■ Task objective
Starting at the line with "for build in" and stopping at the line with "before = set(bpy.data.objects)", repeat each line exactly. Include both and omit the rest.

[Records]
------------------------------
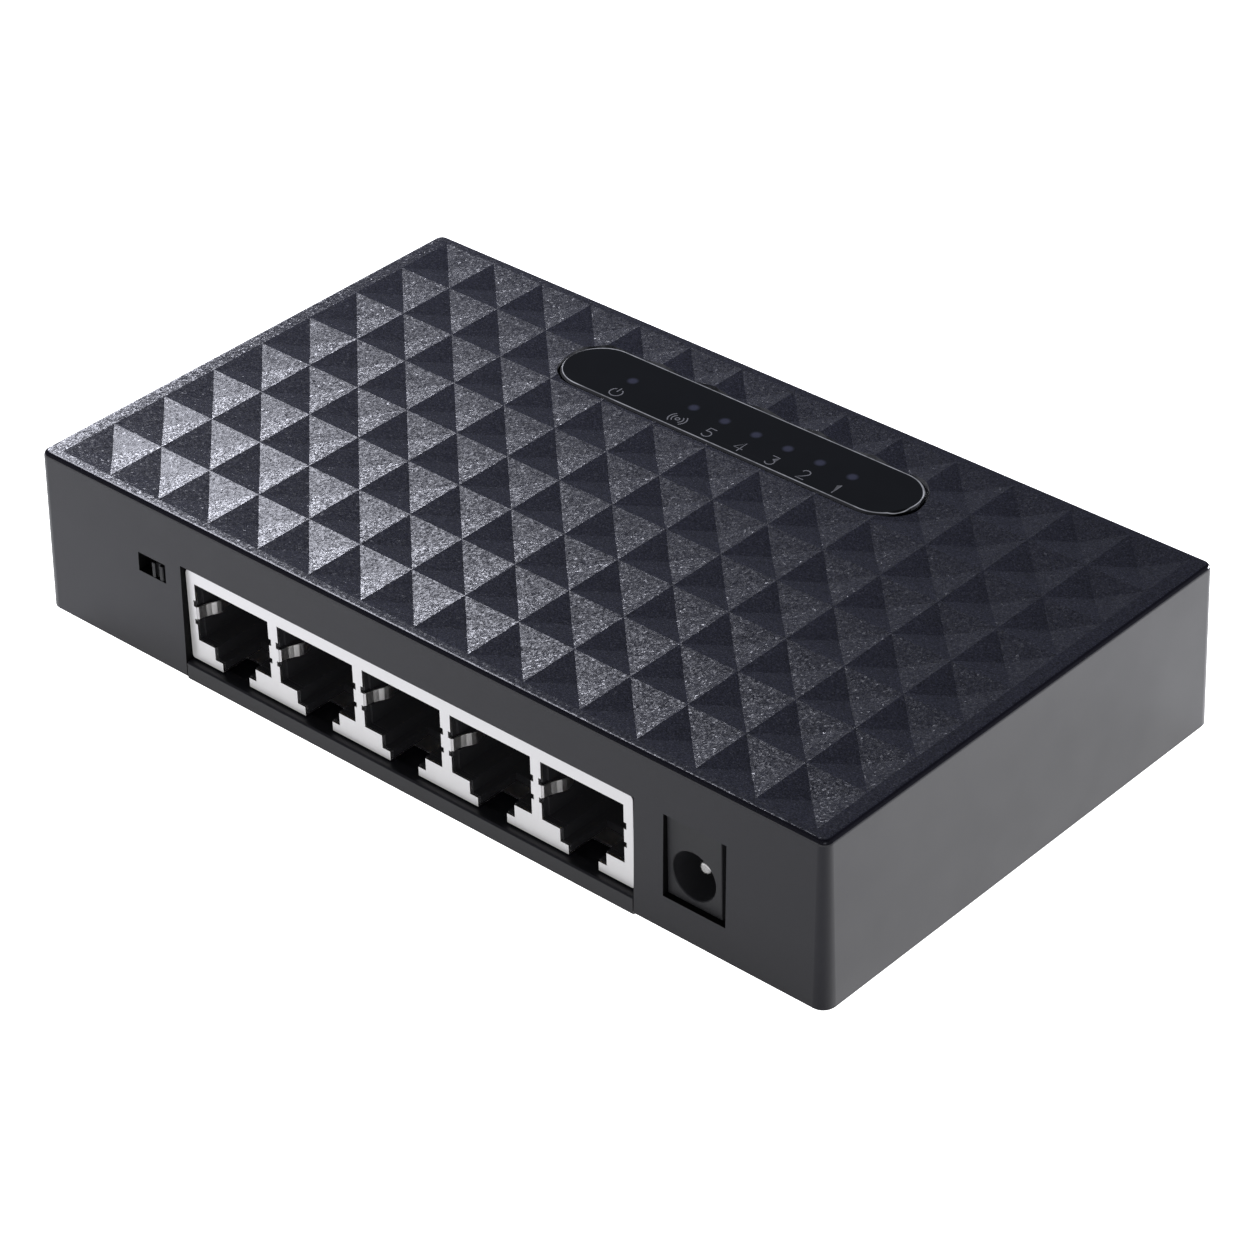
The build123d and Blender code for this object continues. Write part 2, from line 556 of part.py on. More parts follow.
def gull(x, y, dx, dy, drop, reach):
    """One lead: leaves the package side, drop below the board, and lands on the underside."""
    half_x, half_y = abs(dy) * LEAD_W / 2, abs(dx) * LEAD_W / 2
    z_mid = BOARD_Z0 - drop

    def stretch(start, end, z0, z1):
        """Part of the lead between two fractions of its reach."""
        a, b = start * reach, end * reach
        return box(x + dx * a - half_x, x + dx * b + half_x,
                   y + dy * a - half_y, y + dy * b + half_y, z0, z1)

    return (stretch(0, 0.45, z_mid - LEAD_T / 2, z_mid + LEAD_T / 2)
            + stretch(0.35, 0.45, z_mid - LEAD_T / 2, SEAT_Z)
            + stretch(0.35, 1, SEAT_Z - LEAD_T, SEAT_Z))


def two_lead_rows(cx, cy, depth, count, drop, reach):
    """Leads along the back and front sides of a package."""
    return [gull(x, cy + side * depth / 2, 0, side, drop, reach)
            for x in row(count, SMALL_LEAD_PITCH, cx) for side in (1, -1)]


def switch_chip():
    chip = hung(CHIP_X, CHIP_Y, CHIP_SIZE, CHIP_SIZE, 1.4, gap=0.12)
    return collect(chamfer(chip.edges().filter_by(Axis.Z), 0.5))


def switch_chip_leads():
    half = CHIP_SIZE / 2
    leads = []
    for shift in row(16, 0.8):
        for side in (1, -1):
            leads.append(gull(CHIP_X + side * half, CHIP_Y + shift, side, 0, 0.8, 1.0))
            leads.append(gull(CHIP_X + shift, CHIP_Y + side * half, 0, side, 0.8, 1.0))
    return collect(*leads)


def isolation_transformers():
    blocks = [hung(x, TRANSFORMER_Y, 12.4, TRANSFORMER_D, 5.2, gap=0.3) for x in PORT_X]
    return collect(*[chamfer(b.edges().filter_by(Axis.Z), 0.4) for b in blocks])


def transformer_leads():
    return collect(*[
        lead for x in PORT_X
        for lead in two_lead_rows(x, TRANSFORMER_Y, TRANSFORMER_D, 8, drop=1.4, reach=1.2)])


def crystal_can():
    can = stadium(10.6, 4.2, BOARD_Z0 - 3.6, BOARD_Z0 - 0.4, *CRYSTAL_XY)
    can += stadium(11.4, 4.9, BOARD_Z0 - 0.45, SEAT_Z, *CRYSTAL_XY)
    return collect(can)


def memory_chip():
    return collect(hung(*MEMORY_XY, *SMALL_CHIP_SIZE, gap=0.15))


def regulator_chip():
    return collect(hung(*REGULATOR_XY, *SMALL_CHIP_SIZE, gap=0.15))


def small_chip_leads():
    return collect(*[
        lead for x, y in (MEMORY_XY, REGULATOR_XY)
        for lead in two_lead_rows(x, y, SMALL_CHIP_SIZE[1], 4, drop=0.9, reach=1.0)])


def power_inductor():
    block = Pos(*INDUCTOR_XY) * RectangleRounded(7.3, 7.3, 1.2)
    inductor = extrude(Plane.XY.offset(BOARD_Z0 - 4.5) * block, 4.48)
    inductor -= cyl(*INDUCTOR_XY, BOARD_Z0 - 5, BOARD_Z0 - 4.1, 2.6)
    return collect(inductor)


def electrolytic_capacitors():
    top = BOARD_Z0 - 1.0
    return collect(*[rounded_disc(x, y, top - h, top, r, 0.35) for x, y, r, h in ELECTROLYTICS])


def capacitor_bases():
    return collect(*[
        hung(x, y, 2 * r + 0.4, 2 * r + 0.4, 0.96, gap=0.03) for x, y, r, _ in ELECTROLYTICS])


def protection_diode():
    return collect(hung(50.5, -23.5, 2.6, 4.3, 2.2))


def ceramic_capacitors():
    """A row in front of the switch chip and a column on each side of it."""
    parts = [hung(-30.0 + 6.0 * k, -3.4, 1.6, 0.8, 0.8) for k in range(10)]
    for k in range(6):
        parts += [hung(x, 0.5 + 2.4 * k, 0.8, 1.6, 0.8) for x in (-5.8, 14.2)]
    return collect(*parts)


def chip_resistors():
    """A row in front of the capacitors and one behind the indicators."""
    parts = [hung(-33.0 + 5.5 * k, -5.6, 1.6, 0.8, 0.5, gap=0.05) for k in range(12)]
    parts += [hung(x + 0.1, 28.0, 0.8, 1.6, 0.5, gap=0.05) for x in LED_X]
    return collect(*parts)


# ---- screws, feet, label ----------------------------------------------------
def cross(x, y, z0, z1, width, length):
    """Cross-shaped driver recess."""
    return box_xy(x, y, length, width, z0, z1) + box_xy(x, y, width, length, z0, z1)


def board_screws():
    screws = []
    for x, y in BOARD_SCREWS:
        screw = rounded_disc(x, y, BOARD_Z0 - 1.5, BOARD_Z0 - 0.01, 2.1, 0.5)
        screw += cyl(x, y, BOARD_Z0 - 0.5, 21.3, 1.1)
        screws.append(screw - cross(x, y, BOARD_Z0 - 2, BOARD_Z0 - 0.8, 0.7, 2.3))
    return collect(*screws)


def case_screws():
    screws = []
    for x, y in CASE_SCREWS:
        screw = rounded_disc(x, y, 1.15, 2.73, 2.6, 0.55) + cyl(x, y, 2.5, 13.2, 1.2)
        screws.append(screw - cross(x, y, 0.5, 1.95, 0.8, 2.9))
    return collect(*screws)


def rubber_feet():
    return collect(*[rounded_disc(x, y, 0.0, FOOT_H + 0.58, FOOT_R, 0.4) for x, y in FEET])


def rating_label():
    return collect(rounded_plate(53.0, 6.4, 0.8, FOOT_H + 0.03, 0.11))


# ---- export: each file is named after the function that builds it -----------
PIECES = [
    upper_housing, bottom_cover, indicator_lens, light_baffle, circuit_board,
    port_shield, port_housing, port_contacts, contact_inserts,
    dc_jack_housing, dc_jack_pin, dc_jack_terminals,
    slide_switch_frame, slide_switch_knob, slide_switch_wiper, slide_switch_base,
    slide_switch_terminals, status_leds, switch_chip, switch_chip_leads,
    isolation_transformers, transformer_leads, crystal_can, memory_chip, regulator_chip,
    small_chip_leads, power_inductor, electrolytic_capacitors, capacitor_bases,
    protection_diode, ceramic_capacitors, chip_resistors,
    board_screws, case_screws, rubber_feet, rating_label,
]

os.makedirs("parts", exist_ok=True)
for build in PIECES:
    piece = build()
    piece.label = build.__name__
    export_step(piece, f"parts/{piece.label}.step")
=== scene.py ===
"""Desktop network switch: materials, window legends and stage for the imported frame.

Row frame: metres, +Z up, ports towards -Y. Names and comments give lengths in millimetres.
"""

import math

import bmesh
import bpy
from mathutils import Matrix, Vector


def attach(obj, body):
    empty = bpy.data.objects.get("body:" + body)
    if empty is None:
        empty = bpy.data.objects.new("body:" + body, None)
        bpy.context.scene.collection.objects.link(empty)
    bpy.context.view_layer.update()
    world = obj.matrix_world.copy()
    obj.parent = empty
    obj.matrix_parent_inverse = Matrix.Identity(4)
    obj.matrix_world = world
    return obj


MM = 0.001

# smoked window in the lid: a slot with round ends
WINDOW_X, WINDOW_Y = 0.15, 23.0
WINDOW_STRAIGHT = 22.5    # half length of the straight part
WINDOW_TOP = 23.70
PAINTED_RIM_GLOW_COLOR = (0.88, 0.90, 1.0)    # colour of the painted highlight glow round the window

# light posts under the window: power, activity, then ports 5 to 1
LED_PITCH = 5.0
LED_X = [-17.3 + LED_PITCH * step for step in (0, 2, 3, 4, 5, 6, 7)]
LED_Y = 23.05
LEGEND_Y = 19.75
SPOT_DX, LEGEND_DX = 0.2, 0.4     # painted glow spots and print lie a little towards +X of the posts
PRINT_BOTTOM = WINDOW_TOP - 0.02
PRINT_TOP = WINDOW_TOP + 0.015
STROKE_WIDTH = 0.15

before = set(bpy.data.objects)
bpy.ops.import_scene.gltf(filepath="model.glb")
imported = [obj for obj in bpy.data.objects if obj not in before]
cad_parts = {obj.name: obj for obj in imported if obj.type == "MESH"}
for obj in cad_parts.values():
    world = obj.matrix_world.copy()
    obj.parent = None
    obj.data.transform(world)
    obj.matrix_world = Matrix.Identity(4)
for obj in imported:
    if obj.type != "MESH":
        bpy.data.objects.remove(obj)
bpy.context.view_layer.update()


# ---------------------------------------------------------------- shader graph helpers
class Field:
    """One output of a shader node; arithmetic on it adds math nodes."""

    def __init__(self, shader, socket):
        self.shader = shader
        self.socket = socket

    def __add__(self, other):
        return self.shader.math("ADD", self, other)

    def __radd__(self, other):
        return self.shader.math("ADD", other, self)

    def __sub__(self, other):
        return self.shader.math("SUBTRACT", self, other)

    def __rsub__(self, other):
        return self.shader.math("SUBTRACT", other, self)

    def __mul__(self, other):
        return self.shader.math("MULTIPLY", self, other)

    def __abs__(self):
        return self.shader.math("ABSOLUTE", self)

    def swing(self, amount):
        """A 0 to 1 pattern moved to swing about zero, amount wide in all."""
        return (self - 0.5) * amount


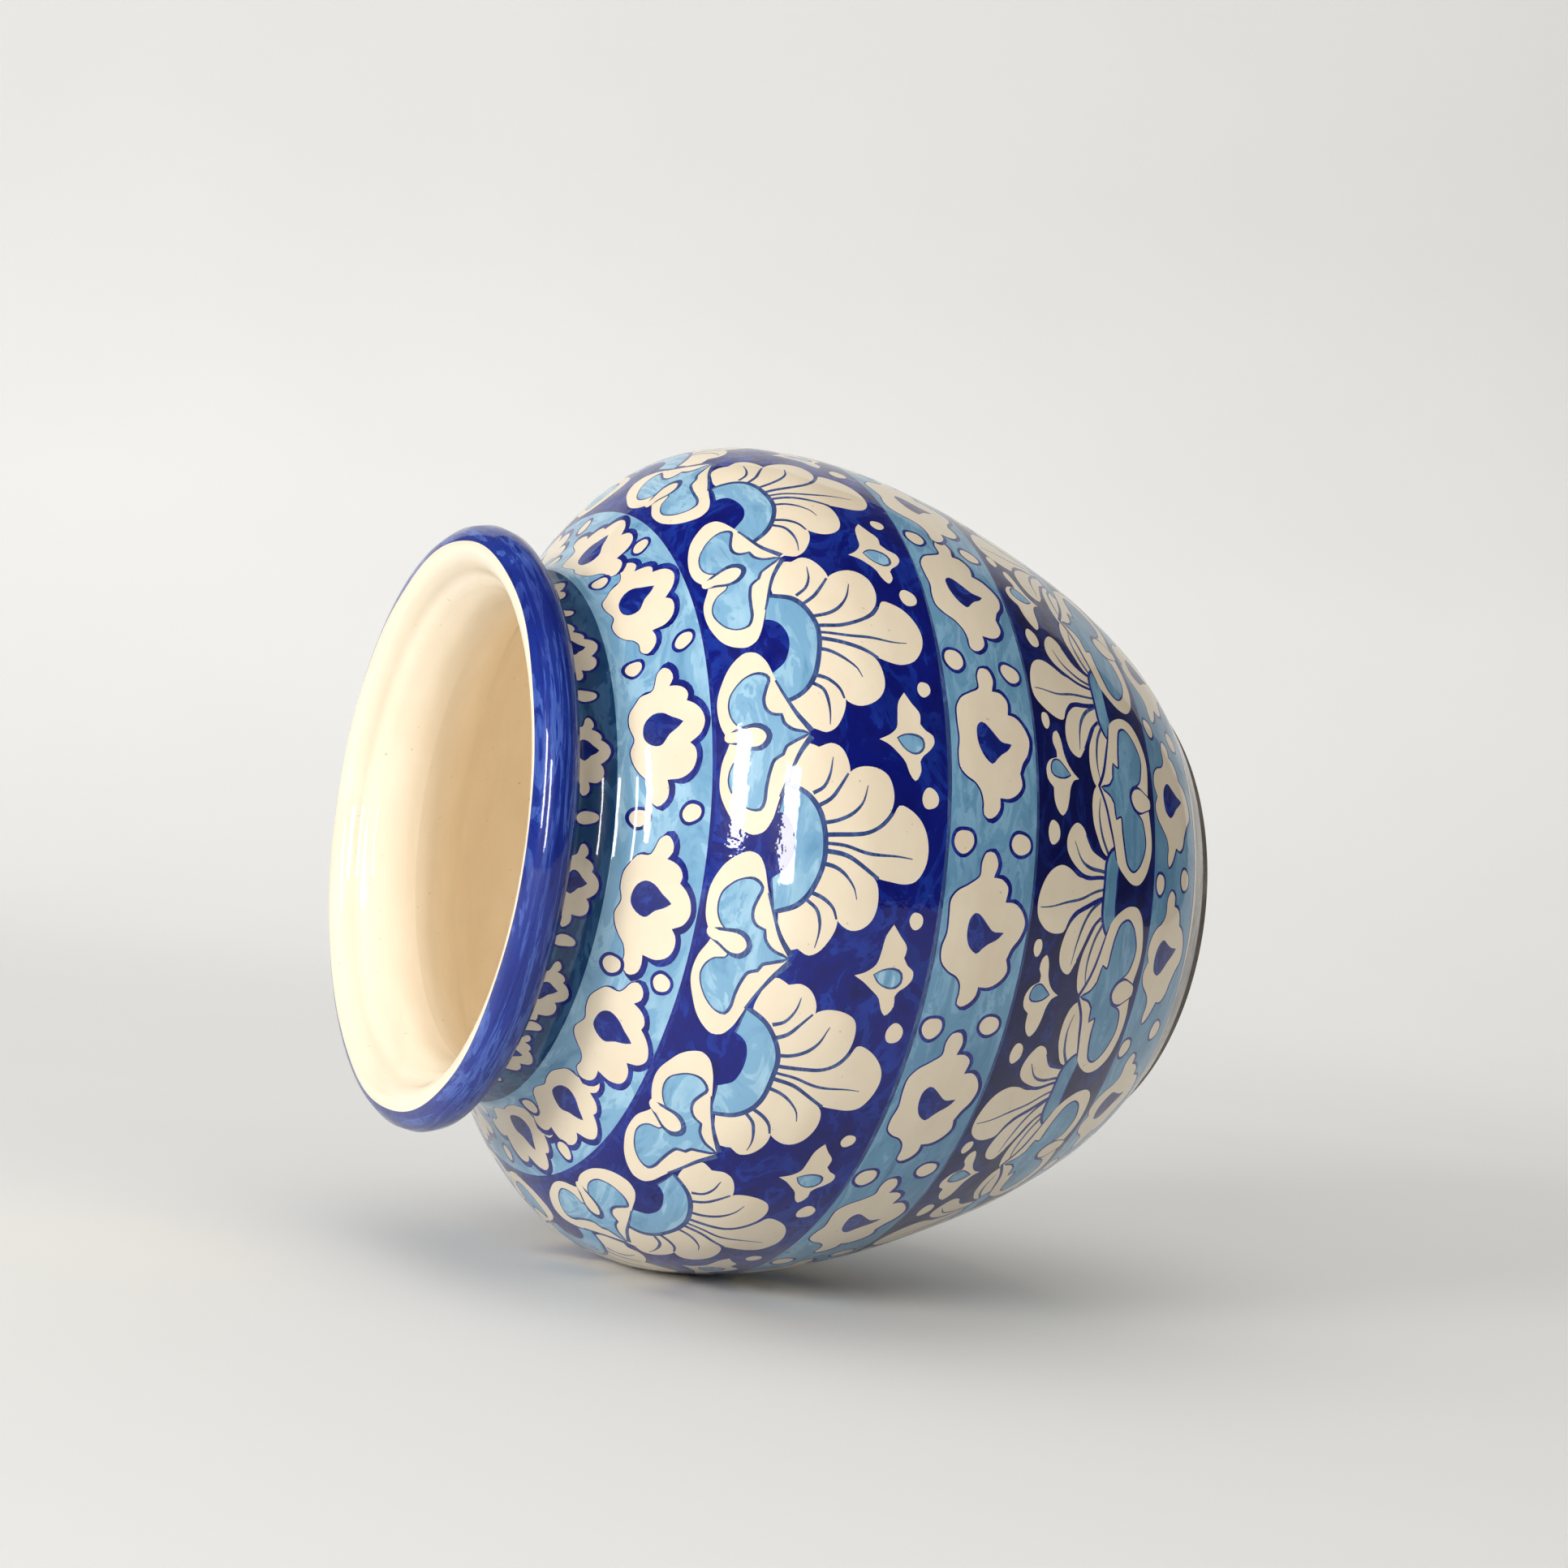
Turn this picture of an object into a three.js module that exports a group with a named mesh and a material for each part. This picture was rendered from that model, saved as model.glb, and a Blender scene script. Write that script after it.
------------------------------
■ Reply
for build in PIECES:
    piece = build()
    piece.label = build.__name__
    export_step(piece, f"parts/{piece.label}.step")
=== scene.py ===
"""Desktop network switch: materials, window legends and stage for the imported frame.

Row frame: metres, +Z up, ports towards -Y. Names and comments give lengths in millimetres.
"""

import math

import bmesh
import bpy
from mathutils import Matrix, Vector


def attach(obj, body):
    empty = bpy.data.objects.get("body:" + body)
    if empty is None:
        empty = bpy.data.objects.new("body:" + body, None)
        bpy.context.scene.collection.objects.link(empty)
    bpy.context.view_layer.update()
    world = obj.matrix_world.copy()
    obj.parent = empty
    obj.matrix_parent_inverse = Matrix.Identity(4)
    obj.matrix_world = world
    return obj


MM = 0.001

# smoked window in the lid: a slot with round ends
WINDOW_X, WINDOW_Y = 0.15, 23.0
WINDOW_STRAIGHT = 22.5    # half length of the straight part
WINDOW_TOP = 23.70
PAINTED_RIM_GLOW_COLOR = (0.88, 0.90, 1.0)    # colour of the painted highlight glow round the window

# light posts under the window: power, activity, then ports 5 to 1
LED_PITCH = 5.0
LED_X = [-17.3 + LED_PITCH * step for step in (0, 2, 3, 4, 5, 6, 7)]
LED_Y = 23.05
LEGEND_Y = 19.75
SPOT_DX, LEGEND_DX = 0.2, 0.4     # painted glow spots and print lie a little towards +X of the posts
PRINT_BOTTOM = WINDOW_TOP - 0.02
PRINT_TOP = WINDOW_TOP + 0.015
STROKE_WIDTH = 0.15

before = set(bpy.data.objects)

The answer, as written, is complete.